A week ago today, I smoked a brisket. After the feast, I double wrapped the leftovers (one large piece) in tinfoil and put it in the fridge and forgot about it until now. I am wondering if it is safe to vacuum pack and freeze for later use.


----------



## mike5051 (Aug 7, 2016)

I have vac packed week old brisket.  I don't know if it's safe but I'm still here!  
	

	
	
		
		



		
			






   I vac and freeze single servings and I throw away any left overs.  I do the same with PP, I will keep it in the fridge for a week before vac sealing.  This is what I do, not a recommendation.

Mike


----------



## chef jimmyj (Aug 7, 2016)

Give it a taste. No off flavors, you can freeze it...JJ


----------



## ajax (Aug 8, 2016)

Looked and smelled great, so I went with it. Thank you!


----------



## chef jimmyj (Aug 9, 2016)

Proper handling and refigeration goes a long way to keep food fresh. Problems and spoilage is a handling issue.

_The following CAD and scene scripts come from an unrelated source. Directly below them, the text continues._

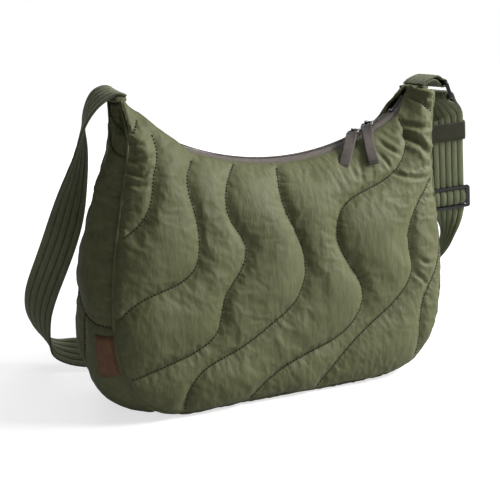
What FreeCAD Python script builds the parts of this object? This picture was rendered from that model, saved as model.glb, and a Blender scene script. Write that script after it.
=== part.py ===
import FreeCAD, Part
import math
import os

# Hobo bag, millimetres.  +Z up, the front faces -Y, the floor is z = 0.

V = FreeCAD.Vector
doc = FreeCAD.newDocument("HoboBag")

# ---------------------------------------------------------------- driving sizes
sheet = doc.addObject("Spreadsheet::Sheet", "sizes")
SIZES = [
    ("bag_depth_base", 120.0, "distance between the two seams at the floor"),
    ("bag_depth_tip", 46.0, "distance between the two seams at the horn tips"),
    ("bag_height", 330.0, "horn tips above the floor"),
    ("shell_thick", 7.0, "quilted shell: outer fabric and wadding"),
    ("panel_puff", 14.0, "how far a panel swells past its seam"),
    ("side_bulge", 15.0, "how far the gusset swells past the seams"),
    ("sole_long", 190.0, "flat patch that the base stands on"),
    ("sole_wide", 50.0, "flat patch that the base stands on, across"),
    ("lining_thick", 1.0, "lining fabric, thickened to a solid"),
    ("mouth_radius", 300.0, "radius of the curved zip"),
    ("mouth_centre_z", 554.0, "height of the centre of that radius"),
    ("tape_thick", 0.8, "zip tape"),
    ("coil_thick", 1.6, "height of a coil row"),
    ("slider_long", 12.0, "zip slider along the zip"),
    ("slider_wide", 10.0, "zip slider across the zip"),
    ("slider_plate", 1.7, "slider top plate"),
    ("slider_under", 1.3, "slider bottom plate"),
    ("slider_post", 1.2, "slider divider, across the zip"),
    ("bridge_bar", 1.2, "slider bridge bar height"),
    ("pull_wire", 1.4, "pull loop wire"),
    ("pull_long", 15.2, "pull loop outside length"),
    ("pull_wide", 13.0, "pull loop outside width"),
    ("ribbon_wide", 11.5, "ribbon pull width"),
    ("ribbon_thick", 2.2, "two plies of grosgrain"),
    ("strap_wide", 38.0, "shoulder strap width"),
    ("strap_thick", 2.4, "one ply of padded strap"),
    ("ring_wire", 4.0, "rectangular ring bar"),
    ("ring_wide", 49.0, "rectangular ring outside width"),
    ("ring_high", 22.1, "rectangular ring outside height"),
    ("glide_wide", 50.0, "triglide outside width"),
    ("glide_high", 28.0, "triglide outside height"),
    ("glide_bar", 3.2, "triglide bar height"),
    ("glide_plate", 3.0, "triglide bar depth"),
    ("glide_rail", 4.6, "triglide side rail width"),
    ("keeper_wide", 44.0, "strap keeper outside width"),
    ("keeper_deep", 10.0, "strap keeper outside depth"),
    ("keeper_high", 22.0, "strap keeper length along the strap"),
    ("keeper_wall", 1.6, "strap keeper band thickness"),
    ("tab_wide", 20.0, "leather tab, across the gusset"),
    ("stop_long", 3.0, "zip end stop along the zip"),
]
for row, (name, value, note) in enumerate(SIZES, start=1):
    sheet.set("A%d" % row, name)
    sheet.set("B%d" % row, repr(value))
    sheet.set("C%d" % row, note)
    sheet.setAlias("B%d" % row, name)
doc.recompute()


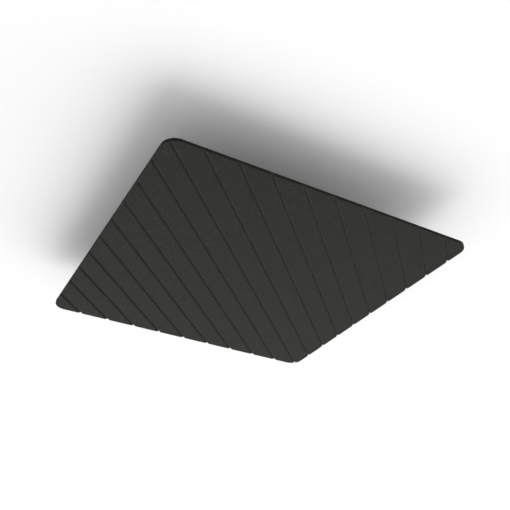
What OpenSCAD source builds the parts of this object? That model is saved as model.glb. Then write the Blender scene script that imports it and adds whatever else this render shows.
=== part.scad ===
// Square ceiling panel of pressed felt, with diagonal V grooves in the face that is seen
// from below and four steel hanger plates on the back. Millimetres. The visible face lies
// on the XY plane with its centre at the origin, and +Z points up to the ceiling.

/* [Felt sheet] */
// Length of each side of the sheet
panel_side = 1200; // [1000:10:1500]
// Thickness of the sheet
felt_t = 12; // [11:0.5:25]
// Radius of the four corners in plan
corner_r = 50; // [20:5:90]

/* [Grooves] */
// Distance from groove to groove, measured along a side of the sheet
groove_pitch = 120; // [100:5:150]
// Width of a groove at the visible face
groove_w = 12; // [6:0.5:16]
// Depth of a groove
groove_d = 7; // [3:0.5:8]
// Least felt left between the outermost groove and the tip of a rounded corner
corner_land = 15; // [10:1:40]

/* [Hanger plates] */
// Groove pitches from the centre of the sheet to a hanger, along X and along Y
hanger_pitches = 3; // [2:1:4]
// Diameter of a hanger plate
plate_d = 64; // [56:2:90]
// Thickness of a hanger plate
plate_t = 1.5; // [1.2:0.1:3]

/* [Hanger nuts] */
// Bore of a nut at the crests of its thread, 5.0 for M6
nut_bore_d = 5; // [4.2:0.1:6.8]
// Wall of a nut's body around its bore
nut_body_wall = 3; // [2:0.25:5]
// Wall of the nut's neck, which sits in the plate
nut_neck_wall = 1.8; // [1:0.1:1.9]
// Height of a nut's body above its plate
nut_h = 4.1; // [3:0.1:8]
// Chamfer at the mouth of the thread
nut_chamfer = 0.5; // [0.2:0.1:0.8]
// Gap between a nut's neck and its plate
nut_gap = 0.05; // [0.02:0.01:0.2]

/* [Plate screws] */
// Screws in each plate
screws_per_plate = 4; // [4:4:8]
// Distance from a plate's rim to the axis of a screw
screw_inset = 8; // [7:0.5:10]
// Diameter of a screw's shank
screw_d = 3.5; // [3:0.1:4.5]
// Length of a screw under its head
screw_l = 9; // [6:0.5:10]
// Length of the cone at a screw's tip
screw_tip_l = 2.5; // [1:0.5:4]
// Diameter of a screw's head
screw_head_d = 7; // [6:0.25:8.5]
// Height of the head's upright rim
screw_rim_h = 0.8; // [0.5:0.1:1.5]
// Height of the dome over the rim
screw_dome_h = 1.3; // [0.8:0.1:2]
// Width across the cross recess, from arm's end to arm's end
recess_l = 3.6; // [2.5:0.1:4.5]
// Width of each arm of the cross recess
recess_w = 0.8; // [0.5:0.1:1.2]
// Depth of the cross recess
recess_d = 1.2; // [0.8:0.1:1.8]
// Gap around a screw in its hole through the plate
plate_hole_gap = 0.35; // [0.1:0.05:0.6]
// Gap around a screw in the felt that closes on it
felt_hole_gap = 0.05; // [0.02:0.01:0.2]

/* [Hidden] */

$fn = 96;

// How far a cut runs past the surface that it opens
over_cut = 1;

// Half the diagonal of the sheet, to the tip of a rounded corner
corner_tip = (panel_side / 2 - corner_r) * sqrt(2) + corner_r;
// Distance across the grooves from one to the next: they run at 45 degrees to the sides
groove_step = groove_pitch / sqrt(2);
// Grooves on each side of the one through the centre
side_grooves = floor((corner_tip - corner_land - groove_w / 2) / groove_step);

// Centres of the hangers, on the same pitch as the grooves
hanger_reach = hanger_pitches * groove_pitch;
HANGERS = [
    [-hanger_reach, -hanger_reach], [hanger_reach, -hanger_reach],
    [hanger_reach, hanger_reach], [-hanger_reach, hanger_reach]
];

// Levels of the surfaces that the pieces seat on
back_z = felt_t;
plate_top_z = back_z + plate_t;

// Radii of a nut and of its hole in the plate
nut_bore_r = nut_bore_d / 2;
nut_neck_r = nut_bore_r + nut_neck_wall;
nut_body_r = nut_bore_r + nut_body_wall;

// Radius of the circle of screws in a plate
screw_circle_r = plate_d / 2 - screw_inset;
// Depth of a screw's hole in the felt
felt_hole_l = screw_l - plate_t + felt_hole_gap;

// Rounded square of the given side and corner radius, about the origin
module rounded_square(side, r) {
    square([side, side - 2 * r], center = true);
    square([side - 2 * r, side], center = true);
    for (x = [-1, 1], y = [-1, 1])
        translate([x, y] * (side / 2 - r))
            circle(r = r);
}

// One V groove along the diagonal, across times the groove step from the centre line
module groove_cut(across) {
    flank = groove_w / 2 / groove_d;
    rotate([0, 0, 45])
        translate([0, across * groove_step, 0])
            rotate([90, 0, 90])
                linear_extrude(panel_side * sqrt(2), center = true)
                    polygon([
                        [0, groove_d],
                        [-flank * (groove_d + over_cut), -over_cut],
                        [flank * (groove_d + over_cut), -over_cut]
                    ]);
}

// Puts a copy at each place where a screw goes through a plate
module at_plate_screws() {
    for (i = [0:screws_per_plate - 1])
        rotate([0, 0, i * 360 / screws_per_plate])
            translate([screw_circle_r, 0, 0])
                children();
}

// Shank and tip of a screw, down from inside its head
module screw_shank() {
    r = screw_d / 2;
    rotate_extrude()
        polygon([[0, screw_rim_h / 2], [r, screw_rim_h / 2], [r, screw_tip_l - screw_l], [0, -screw_l]]);
}

// Domed pan head over z = 0, with a cross recess
module screw_head() {
    r = screw_head_d / 2;
    top = screw_rim_h + screw_dome_h;
    dome_r = (r * r + screw_dome_h * screw_dome_h) / (2 * screw_dome_h);
    difference() {
        intersection() {
            cylinder(r = r, h = top + over_cut);
            translate([0, 0, top - dome_r])
                sphere(r = dome_r);
        }
        for (turn = [0, 90])
            rotate([0, 0, turn])
                translate([-recess_l / 2, -recess_w / 2, top - recess_d])
                    cube([recess_l, recess_w, recess_d + over_cut]);
    }
}

module felt_panel() {
    color("#363634")
        difference() {
            linear_extrude(felt_t)
                rounded_square(panel_side, corner_r);
            for (across = [-side_grooves:side_grooves])
                groove_cut(across);
            for (place = HANGERS)
                translate([place[0], place[1], back_z - felt_hole_l])
                    at_plate_screws()
                        cylinder(r = screw_d / 2 + felt_hole_gap, h = felt_hole_l + over_cut);
        }
}

module hanger_plate(place) {
    color("#a9adb0")
        translate([place[0], place[1], back_z])
            difference() {
                cylinder(d = plate_d, h = plate_t);
                translate([0, 0, -over_cut])
                    cylinder(r = nut_neck_r + nut_gap, h = plate_t + 2 * over_cut);
                at_plate_screws()
                    translate([0, 0, -over_cut])
                        cylinder(r = screw_d / 2 + plate_hole_gap, h = plate_t + 2 * over_cut);
            }
}

// Turned nut: a neck in the plate, a body on it and a bore right through
module hanger_nut() {
    rotate_extrude()
        polygon([
            [nut_bore_r, 0],
            [nut_neck_r, 0],
            [nut_neck_r, plate_t],
            [nut_body_r, plate_t],
            [nut_body_r, plate_t + nut_h],
            [nut_bore_r + nut_chamfer, plate_t + nut_h],
            [nut_bore_r, plate_t + nut_h - nut_chamfer]
        ]);
}

module hanger_nuts() {
    color("#c2c4c4")
        for (place = HANGERS)
            translate([place[0], place[1], back_z])
                hanger_nut();
}

module plate_screws() {
    color("#c9c7be")
        for (place = HANGERS)
            translate([place[0], place[1], plate_top_z])
                at_plate_screws()
                    union() {
                        screw_head();
                        screw_shank();
                    }
}

felt_panel();
hanger_plate(HANGERS[0]);  // hanger_plate_1
hanger_plate(HANGERS[1]);  // hanger_plate_2
hanger_plate(HANGERS[2]);  // hanger_plate_3
hanger_plate(HANGERS[3]);  // hanger_plate_4
hanger_nuts();
plate_screws();
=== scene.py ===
"""Looks of a square felt ceiling panel, seen from below under a white ceiling.

The panel is one sheet of charcoal pressed felt with V grooves along its diagonal, and it hangs
by four zinc-plated plates on its back. Everything is in metres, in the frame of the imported
model: the visible face lies on the XY plane, and +Z points up to the ceiling.
"""

import logging
import math
from dataclasses import dataclass
from enum import Enum
from typing import Any, Callable, Iterator

import bmesh
import bpy
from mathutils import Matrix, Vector

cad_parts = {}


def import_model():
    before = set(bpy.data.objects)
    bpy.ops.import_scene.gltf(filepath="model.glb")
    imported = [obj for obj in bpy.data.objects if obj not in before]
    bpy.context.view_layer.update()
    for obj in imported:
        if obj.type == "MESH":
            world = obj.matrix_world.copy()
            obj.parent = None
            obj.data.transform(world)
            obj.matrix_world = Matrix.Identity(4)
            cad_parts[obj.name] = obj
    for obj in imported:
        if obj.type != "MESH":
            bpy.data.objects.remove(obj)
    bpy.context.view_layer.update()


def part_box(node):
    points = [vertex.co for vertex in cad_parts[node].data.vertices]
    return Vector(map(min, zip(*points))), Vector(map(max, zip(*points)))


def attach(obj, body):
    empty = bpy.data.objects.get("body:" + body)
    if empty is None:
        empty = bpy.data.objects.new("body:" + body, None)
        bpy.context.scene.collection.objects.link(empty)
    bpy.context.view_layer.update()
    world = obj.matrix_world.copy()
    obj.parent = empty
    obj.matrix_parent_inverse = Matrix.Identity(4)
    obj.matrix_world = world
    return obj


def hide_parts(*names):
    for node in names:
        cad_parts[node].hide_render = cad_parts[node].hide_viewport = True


LOG = logging.getLogger("ceiling_panel")
MM = 0.001
BODY = "root"
GROOVE_HEADING = math.radians(45)
ALONG = Vector((math.cos(GROOVE_HEADING), math.sin(GROOVE_HEADING), 0.0))
ACROSS = Vector((-ALONG.y, ALONG.x, 0.0))
QUARTER_TURN = math.pi / 2
FULL_TURN = 2 * math.pi
# A point nearer to a line than this counts as on it
ON_LINE = MM / 1000
# How far a cutter runs past the surface that it opens
OVER_CUT = MM
Colour = tuple[float, float, float]
Rgba = tuple[float, float, float, float]
Point = tuple[float, float]
Span = tuple[float, float]
# Radius of a ring, by share of a turn
RingRadius = Callable[[float], float]
WHITE: Colour = (1.0, 1.0, 1.0)


class Link:
    """An output socket in a node tree that takes part in Python expressions."""

    def __init__(self, recipe: "Recipe", socket: bpy.types.NodeSocket) -> None:
        """Wraps a socket.

        Args:
            recipe: The tree that new Math nodes go into.
            socket: The node output that this link reads.
        """
        self.recipe = recipe
        self.socket = socket

    def _math(self, operation: str, *values: "Link | float") -> "Link":
        """Adds one Math node.

        Args:
            operation: The Math node's operation.
            values: Its inputs, as links or numbers.

        Returns:
            The node's result.
        """
        return self.recipe.node("ShaderNodeMath", {"operation": operation}, dict(enumerate(values)))

    def __add__(self, other: "Link | float") -> "Link":
        """Returns self + other."""
        return self._math("ADD", self, other)

    __radd__ = __add__

    def __mul__(self, other: "Link | float") -> "Link":
        """Returns self * other."""
        return self._math("MULTIPLY", self, other)

    __rmul__ = __mul__

    def __sub__(self, other: "Link | float") -> "Link":
        """Returns self - other."""
        return self._math("SUBTRACT", self, other)

    def __rsub__(self, other: "Link | float") -> "Link":
        """Returns other - self."""
        return self._math("SUBTRACT", other, self)

    def __abs__(self) -> "Link":
        """Returns the value without its sign."""
        return self._math("ABSOLUTE", self)

    def __lt__(self, other: "Link | float") -> "Link":
        """Returns 1 where self is below other, and 0 elsewhere."""
        return self._math("LESS_THAN", self, other)

    def root(self) -> "Link":
        """Returns the square root of the value."""
        return self._math("SQRT", self)

    def sine(self) -> "Link":
        """Returns the sine of the value, in radians."""
        return self._math("SINE", self)

    def at_least(self, other: "Link | float") -> "Link":
        """Returns the larger of self and other."""
        return self._math("MAXIMUM", self, other)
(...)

I cook Latin food from time to time. I made a Quart of Sofrito. I washed and purried, Peppers, Onions, Garlic, Tomatoes and Cilantro, all Raw. I used what I needed , placed the rest in a Jar and stuck it in the Back of the Refer until the next time I needed it. By the " Book " aka USDA...It should have spoiled in 3-5 Days and should be tossed...I went to make Arroz con Pollo yesterday and my wife reminded me there was Sofrito in the Refer. I checked it...It has been 6 MONTHS since the last dish I made! The Sofrito was as fresh and tasty as the day it was made!!!  True, Sofrito is not Meat, but with proper handling, the BOOK is a useful tool  but still just a Guidline...JJ


----------